Support Impact Significantly affects non-English users. Many workflows fail when we look for English text in command output.
High Support Impact We're likely to get more of them over time.
@bapt, @ite-klass - could someone please test D9922 + D9938? We have tons of trouble testing this stuff since we run all english otherwise.
tested with both applied and still fails with LC_ALL=fr_FR.UTF8
[2014-10-18 00:08:09] EXCEPTION: (Exception) Unable to parse SVN info. at [<arcanist>/src/repository/api/ArcanistSubversionAPI.php:362]
#0 ArcanistSubversionAPI::getSVNInfo(string) called at [<arcanist>/src/parser/ArcanistDiffParser.php:91] #1 ArcanistDiffParser::parseSubversionDiff(ArcanistSubversionAPI, array) called at [<arcanist>/src/workflow/ArcanistDiffWorkflow.php:911] #2 ArcanistDiffWorkflow::generateChanges() called at [<arcanist>/src/workflow/ArcanistDiffWorkflow.php:467] #3 ArcanistDiffWorkflow::run() called at [<arcanist>/scripts/arcanist.php:338]
Maybe the best for svn is to prefix all commands with --xml and parse xml (the xml is not localized)
I’m confused. Will what it parses depend on the languages installed/available and setup on the server?
I would expect the patch parser to recognize patch files of any language, without depending on runtime environment languages.

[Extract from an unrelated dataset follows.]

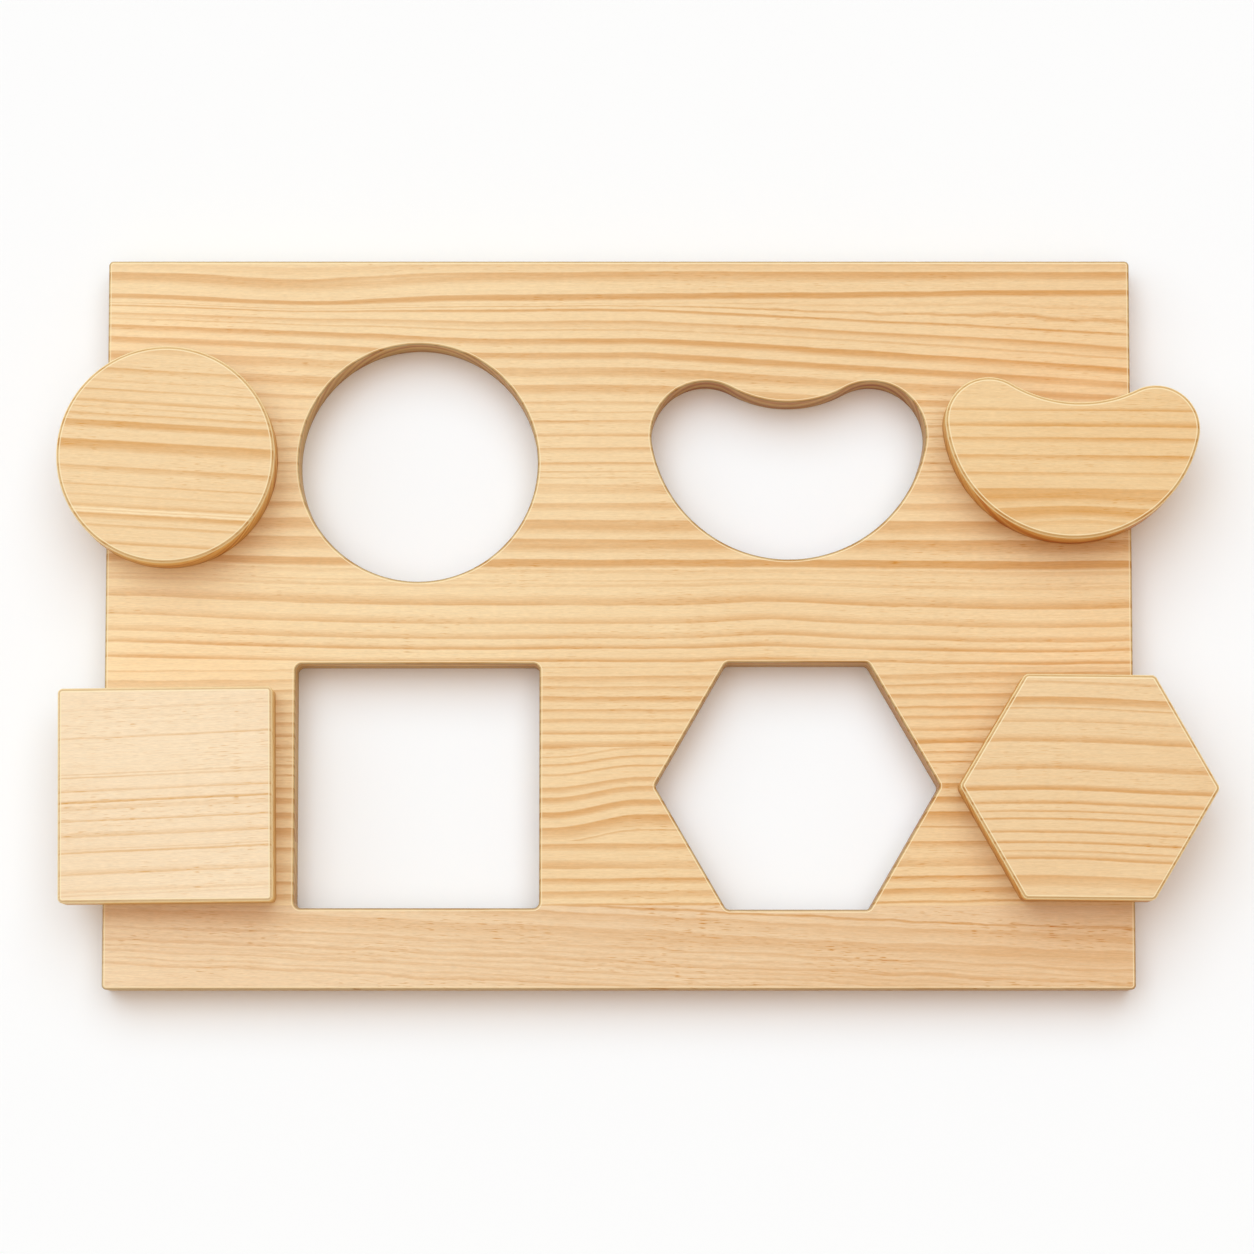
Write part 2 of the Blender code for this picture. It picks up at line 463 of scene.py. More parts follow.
class Bench:
    """Makes the nodes of one material or of the world."""

    def __init__(self, owner: bpy.types.Material | bpy.types.World) -> None:
        """Open the nodes of a new material or world at the shader that Blender gives it.

        Args:
            owner: the material or world.
        """
        owner.use_nodes = True
        self.owner = owner
        self.tree = owner.node_tree
        is_world = isinstance(owner, bpy.types.World)
        self.shader = self.tree.nodes["Background" if is_world else "Principled BSDF"]

    def finish(self, inputs: dict[str, object]) -> None:
        """Set the shader's own sockets to values, colours or wires, by their names."""
        for key, value in inputs.items():
            self.join(self.shader.inputs[key], value)

    def node(
        self,
        kind: str,
        settings: dict[str, object],
        inputs: dict[int | str, object],
        output: int | str = 0,
    ) -> Wire:
        """Make a node of any type, set it up and join its inputs.

        Args:
            kind: Blender's name of the node type.
            settings: its properties, and a ramp's stops as pairs of place and value.
            inputs: values, colours or wires by the name or number of their socket.
            output: the name or number of the socket that is wanted.

        Returns:
            The wanted output.
        """
        node = self.tree.nodes.new(kind)
        for key, value in settings.items():
            if key == "stops":
                self.set_stops(node.color_ramp, value)
            else:
                setattr(node, key, value)
        for key, value in inputs.items():
            self.join(node.inputs[key], value)
        return Wire(self, node.outputs[output])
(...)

We can not parse every language. In the very narrow case of patch files, we probably can, but we depend on parsing the output from many other commands to detect specific errors in all of Git, Mercurial and Subversion. For example, sometimes a command exits with, say, exit code 1, but several different errors can actually cause that exit code, and we want to act differently depending on which error occurred. The only way we can tell which error occurred is to look at the program output. To parse error messages in every language we would need to hard-code every translation and keep that list up to date, which is unreasonable.
We need to find some set of environmental variables which forces SVN, Git and Mercurial to use only English. However, setting LC_ALL does not seem to work (per @bapt) and setting LANG does not seem to work (also per @bapt).
To move forward, we need to find some set of environmental variables we can set which forces English.
If you're experiencing this problem, you can help by finding a set of environmental variables which force English.
if I export myself LC_ALL=C it just works.
don't know why it was failing from the patches you have provided me
LANG=en_US.UTF-8 should do the trick, but it fails if the en_US.UTF-8 locale is not generated/available.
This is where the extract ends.